Employment at private service-providers rose less in August than the preceding month. This comes after the Institute for Supply Management said the U.S. service sector marked a major improvement in August. The institute’s ISM Non-Manufacturing Composite index confounded analysts’ expectations for a retreat from last month’s reading and surged to 58.6 in August, the strongest reading since December 2005. Economists expected a fall to 55.0 from July’s 56.0 reading. Government payrolls rose by 17 000 last month.

The dollar index, which measures the greenbacks performance against six major trading partners, fell by 0.46% to 82.30 at 13:27 GMT. The September contract fell to a days low of 82.07 minutes after the data was released, while days high stood at 82.68. The U.S. currency gauge rose by 0.6% on Thursday but trimmed its weekly advance to little over 0.2% after Fridays retreat.

Cary Leahey, senior advisor at Decision Economics in New York, said for Reuters: “Even the Federal Reserve would conclude that the employment trend is moderating and for that reason alone they probably will have second thoughts about tapering bond purchases this month.”

Recent surprisingly positive U.S. data was bolstering speculations that the Federal Reserve has received enough good numbers to begin decelerating its monetary stimulus in September but todays employment report suggested that the worlds biggest economy is still struggling in some aspects. An exit from the stimulus program would deliver a heavy blow to golds demand prospects as the metal is mainly used as a hedge against inflation, which tends to arise when banks ease money supply. Its inverse relation to the dollar also pressures the market as a reduction of the bond purchases will strengthen the U.S. currency.

The precious metal rose on Thursday after payrolls processor ADP (Automatic Data Processing) reported on Thursday that the U.S. private sector created 176 000 jobs in August, less than last month, and underperformed expectations for a drop to 182 000. July’s reading was revised downward to 198 000 from the initial 200 000 reported. Analysts however said that the data was good enough to expect that Friday’s non-farm payrolls will mark an improvement, which did not happen.

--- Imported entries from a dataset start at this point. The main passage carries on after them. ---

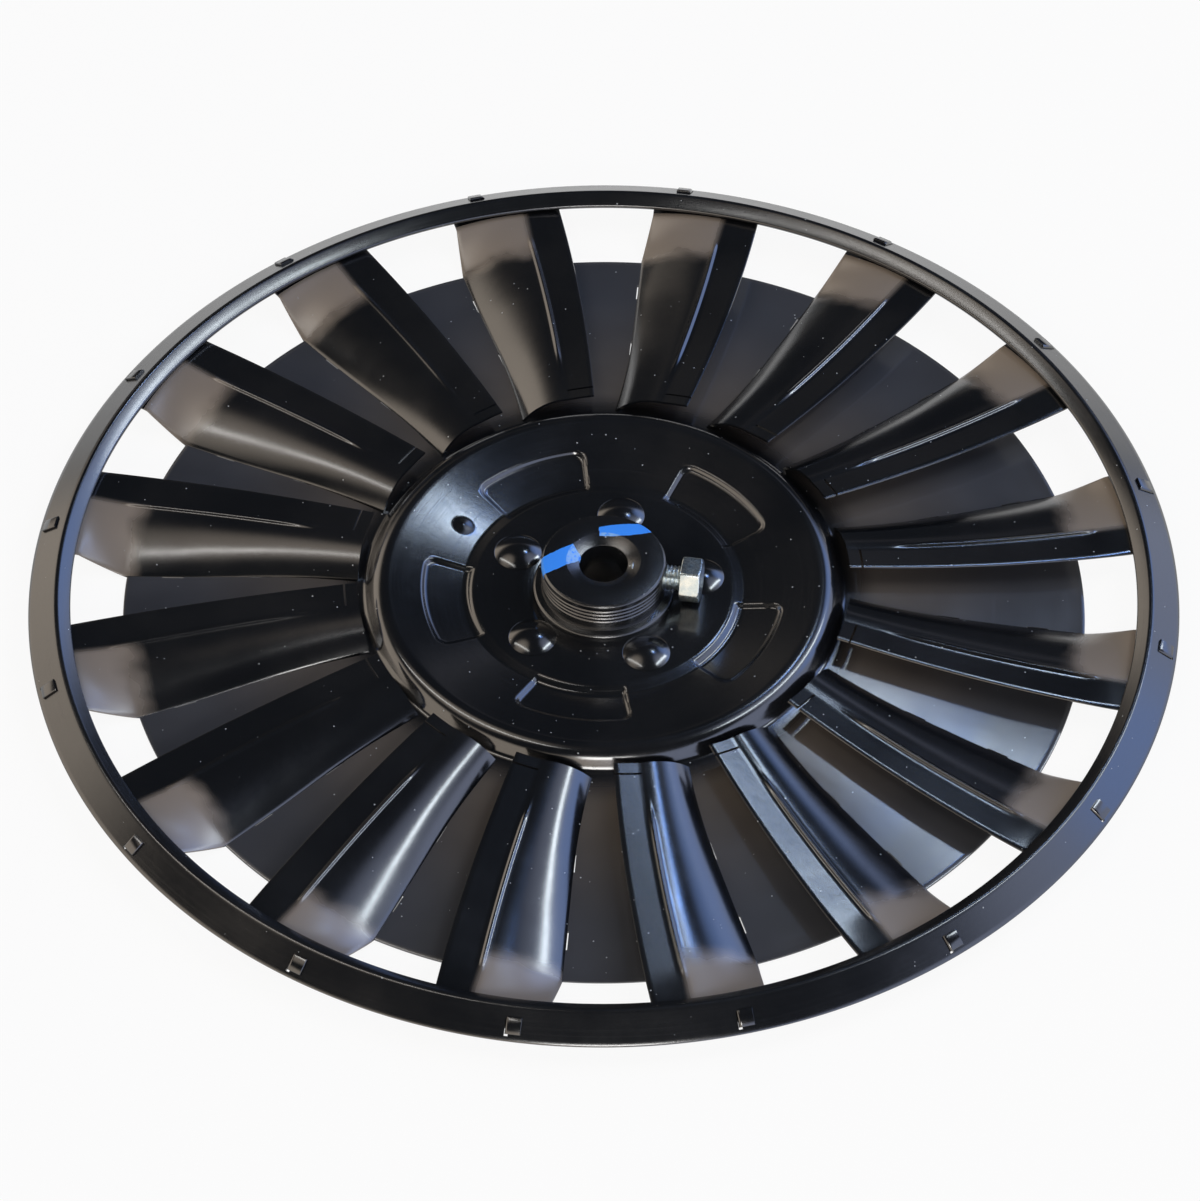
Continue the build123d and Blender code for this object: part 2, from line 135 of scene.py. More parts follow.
def sheet_loop(middle, normal, thickness, round_steps=3):
    """Rows of a closed sheet: the middle surface moved half a thickness along its normal, a half round past
    its last row, the same moved the other way and back, and a half round past its first row."""
    half = thickness / 2
    angles = np.linspace(0, math.pi, round_steps + 2)[1:-1]

    def half_round(row, inner, sign):
        out = middle[row] - middle[inner]
        out = out - (out * normal[row]).sum(-1, keepdims=True) * normal[row]
        out = out / np.maximum(np.linalg.norm(out, axis=-1, keepdims=True), 1e-9)
        return np.stack([middle[row] + half * (sign * math.cos(a) * normal[row] + math.sin(a) * out)
                         for a in angles])

    top = middle + half * normal
    bottom = middle - half * normal
    return np.concatenate([top, half_round(-1, -2, 1), bottom[::-1], half_round(0, 1, -1)])


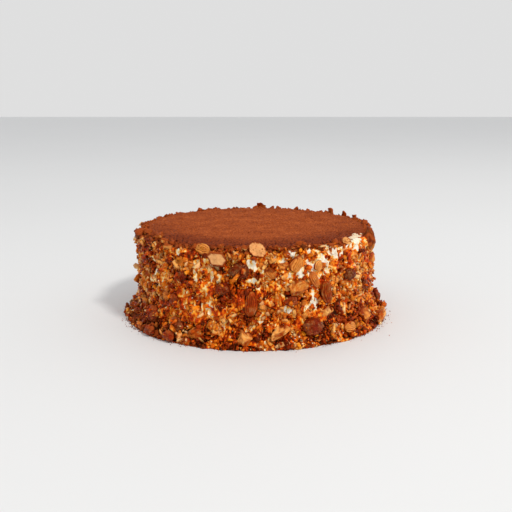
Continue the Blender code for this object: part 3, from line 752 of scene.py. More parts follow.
cocoa_layer = cocoa_mesh()
cocoa_reach = np.array([vert.co.xy.length for vert in cocoa_layer.vertices])
# Darker towards the rim, weakly at the back and strongly at the front; the darkening at the front is
# painted shade.
front_shade = eased([-vert.co.y / COCOA_RADIUS for vert in cocoa_layer.vertices], -0.2, 0.8)
cocoa_edge = eased(cocoa_reach, COCOA_RADIUS - 5.0 * COCOA_EDGE_WIDTH, COCOA_RADIUS - 6.0 * MM)
store(
    cocoa_layer,
    edge=cocoa_edge * (0.2 + 0.8 * front_shade),
    scraped=scraped(arrays_of(cocoa_layer)[0]),
)
add_piece("sifted_cocoa_top", cocoa_layer, cocoa_finish(), "cocoa_powder", "cocoa_top")

# ---- Almonds and praline lumps -----------------------------------------------------------------
# Whole and broken almonds roasted in sugar, and clots of nut in dark caramel, each pressed into
# the soft cream by hand. Skins are wrinkled along the nut, cut flesh is paler and dry.

NUT_SEED = 33
SKIN_WRINKLE = 0.42 * MM
WRINKLES = 11.0  # round a nut
CHOPPED_LUMPS = 0.5 * MM
KNOB_HEIGHT = 1.2 * MM
KNOB_LENGTH = 3.8
SAWN_EDGE, BROKEN_EDGE = 0.9 * MM, 0.5 * MM
DUST_THICK = 0.55 * MM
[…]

Also on Thursday, data by the U.S. Labor Department showed that fewer people than projected filed for initial unemployment payments in the week ended August 31. The government agency reported that last week’s Initial Jobless Claims fell to 323 000, near a five-year low, outperforming expectations for a drop to 330 000. The preceding period’s reading received an upward revision of 1 000 claims to 332 000.

The Federal Open Market Committee is due to meet on Sepetmber 17-18 and reassess the U.S. economys recovery pace and its next moves. Latest mixed data however is leaving market player ambivalent about ther expectations. Julia Coronado, New York-based chief economist for North America at BNP Paribas and a former Fed economist, said for Bloomberg: “The Fed is certainly going to want to get more information before they make this move, particularly given how violent the financial-market reaction has been to tapering. You’re not going to play Russian roulette with the U.S. economy and risk another backlash in interest rates.”